When the outsized Philistine rumbled with the plucky (in more senses than one) harpist from Israel, there was precious little in it for the boxing purists. At least Haye versus Valuev went the full, 12-round distance. The biblical version was all over in the thwap of a slingshot, by all accounts, and David’s fans, many of whom would have spent a small fortune flying out to the Valley of Elah for the occasion, must have returned home with mixed feelings about the expense and the effort, delighted as they were with the outcome.
Remember that these were the days before big-screen replays in super slo-mo, meaning that very few people present in the arena will have seen exactly what happened, with regards to the trajectory of the stone and its exact point of impact. And the experience probably felt a bit flat for the audience watching at home on pay per view, too, who didn’t have (as we did) Jim Watt seated at ringside to score the bout wrongly for them all night long.
“It happened thousands of years ago, it’s happened again now,” Watt shouted, as Valuev sighed miserably, all the way down to the toes of his extra large boots, and as Haye was declared the victor, contrary to every confident indication from Watt to that point.
Yet by repeatedly insisting on the David and Goliath parallel, we run the severe risk of devaluing what Haye achieved out there in Nuremberg.
For example, would the original David have been awarded the fight if it had gone to the judges? Or would they have seen his use of an extraneous rock as a failure to box and docked him points accordingly?
Haye, by contrast, defeated his opponent without any recourse whatsoever to stones, or, indeed, any other outsourced materials. He used only his hands, one of which he seems to have broken by bringing it a little too sharply into a collision with Valuev’s mighty chin during the second round.

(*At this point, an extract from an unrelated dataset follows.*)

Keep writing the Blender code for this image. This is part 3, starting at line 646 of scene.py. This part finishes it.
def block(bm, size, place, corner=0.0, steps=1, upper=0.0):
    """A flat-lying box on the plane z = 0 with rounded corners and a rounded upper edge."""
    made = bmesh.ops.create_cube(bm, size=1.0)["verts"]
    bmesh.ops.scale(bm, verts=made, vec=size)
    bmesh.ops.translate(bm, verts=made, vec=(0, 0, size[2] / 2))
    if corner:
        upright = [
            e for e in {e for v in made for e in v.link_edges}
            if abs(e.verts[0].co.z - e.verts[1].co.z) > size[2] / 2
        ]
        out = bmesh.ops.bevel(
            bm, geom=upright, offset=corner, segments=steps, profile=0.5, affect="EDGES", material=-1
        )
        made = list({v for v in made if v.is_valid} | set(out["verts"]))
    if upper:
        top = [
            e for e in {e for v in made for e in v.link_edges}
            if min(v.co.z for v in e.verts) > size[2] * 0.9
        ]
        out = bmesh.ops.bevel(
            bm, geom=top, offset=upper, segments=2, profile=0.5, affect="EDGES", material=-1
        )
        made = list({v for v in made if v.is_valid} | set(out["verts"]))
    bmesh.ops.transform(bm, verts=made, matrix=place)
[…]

Yes, his tactics involved him running away from Valuev a lot of the time. But that, too, is boxing, and it lifts the new world champion on to a different level from his forebear.
For another thing, exactly how big was the original, so-called Goliath? There are some textual disputes surrounding the exact wording of the Hebrew, but, according to the version in Samuel, in the Old Testament, the mouthy pagan pitched up for the weigh-in measuring “four cubits and a span”, which would put him at 6ft 7in — fully 5in shorter than Valuev. And I bet the original’s back wasn’t as terrifyingly hairy, either.

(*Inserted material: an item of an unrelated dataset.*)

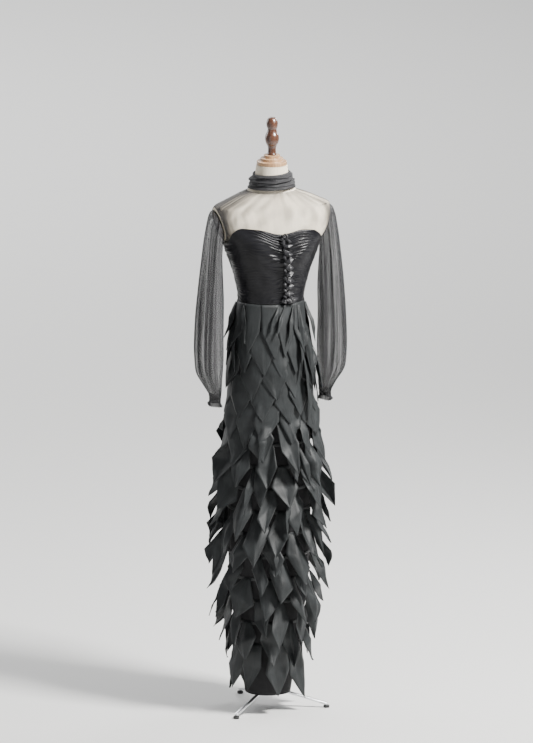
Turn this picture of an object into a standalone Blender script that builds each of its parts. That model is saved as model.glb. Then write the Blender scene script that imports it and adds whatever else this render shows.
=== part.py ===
"""Black evening dress on a limbless dress form. Metres, +Z up, front facing -Y, wearer's left at +X.

Angles round the body start at the centre front (-Y) and grow towards the wearer's left (+X).
"""

import random
from collections import namedtuple
from math import asin, cos, exp, pi, radians, sin

import bmesh
import bpy
from mathutils import Matrix, Vector

# Gaps and cloth thicknesses
SEAM_GAP = 0.0003
CLOTH_REST = 0.0020
BODICE_REST = 0.0024
SATIN_WALL = 0.0016
NET_WALL = 0.0010
TAFFETA_WALL = 0.0014
UNDERSKIRT_WALL = 0.0020
SHARP_EDGE = radians(40)
SLOPE_STEP = 0.001
SLOPE_TURN = 0.005

# Torso of the dress form
CHEST_STEP = radians(11.25)
STEADY_COLUMNS = 5
CHEST_COLUMNS = 7
HIP_ROWS = 6
NECK_ROWS = 4
BUST_HEIGHT = 1.478
BUST_SPREAD = radians(30)
BUST_WIDTH = radians(21)
BUST_TALLNESS = 0.045
BUST_RISE = 0.008
ARMHOLE_FOOT = 1.490
ARMHOLE_TOP = 1.597
ARMHOLE_FOOT_X = 0.1524
ARMHOLE_TOP_X = 0.1840

BodySection = namedtuple("BodySection", "height half_width front_depth back_depth squareness")
TORSO_SECTIONS = (
    BodySection(1.0200, 0.1120, 0.0900, 0.0960, 2.0),
    BodySection(1.0900, 0.1160, 0.0960, 0.1030, 2.0),
    BodySection(1.2000, 0.1080, 0.0880, 0.0910, 2.0),
    BodySection(1.3000, 0.0990, 0.0785, 0.0785, 2.0),
    BodySection(1.3800, 0.1130, 0.0910, 0.0840, 2.1),
    BodySection(1.4400, 0.1330, 0.1030, 0.0900, 2.2),
    BodySection(1.4900, 0.1510, 0.1070, 0.0950, 2.3),
    BodySection(1.5170, 0.1695, 0.1030, 0.0970, 2.4),
    BodySection(1.5435, 0.1855, 0.0950, 0.0940, 2.4),
    BodySection(1.5700, 0.1912, 0.0850, 0.0880, 2.4),
    BodySection(1.5850, 0.1890, 0.0780, 0.0810, 2.3),
    BodySection(1.5970, 0.1842, 0.0720, 0.0740, 2.2),
    BodySection(1.6120, 0.1560, 0.0660, 0.0690, 2.1),
    BodySection(1.6300, 0.1170, 0.0610, 0.0640, 2.0),
    BodySection(1.6470, 0.0740, 0.0570, 0.0600, 2.0),
    BodySection(1.6650, 0.0570, 0.0520, 0.0530, 2.0),
    BodySection(1.7240, 0.0480, 0.0480, 0.0480, 2.0),
)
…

In other words, Haye didn’t just slay Goliath. He slayed Goliath’s much bigger, and much hairier, brother. It’s why there is more than just hot air behind the Londoner’s claims to be, cubit for cubit and span for span, the best fighter out there right now.
One other reason why we were so much better off watching the rematch: the original David removed Goliath’s head with a sword at the end of the fight, a practice now outlawed, along with slingshots, by almost all of boxing’s confusingly multifarious regulatory bodies and commissions.
And quite right, too. If seeing somebody get his head torn off is your idea of fun, then off you go to the cage fighting. Or, just occasionally, the rugby. Not the boxing, though, which has a highly developed sense of decorum about these things. (They don’t wear black ties on that Sky Sports studio panel on fight nights for nothing, you know.) Over on Sky One, Wayne Rooney’s Street Striker — in which the Manchester United and England forward puts his name and his touchingly shy presence to an X Factor-style quest to find an overlooked champion ball-juggler — is back for a second series.
Who could forget series one, which led to that life-changing victory for Michelle McManus? Or was it David Sneddon? Or am I getting confused here?
Anyway, the new crop of hopefuls must once again demonstrate proficiency in a range of football-related skills that don’t necessarily lend themselves to meaningful application on the pitch in a conventional 11-a-side context, but that are fun to watch anyway.
The programme’s message is that it’s all very well being able to pass and score goals and stuff, but you’re nobody on the street until you can trap a ball dropped 18 stories from a tower block and then dribble it around the back end of a drug dealer’s BMW before deftly flicking it over your head into a waste-skip. It’s a fair point. If Michael Owen is wondering what he has to do to impress Fabio Capello, Wayne Rooney’s Street Striker is his answer.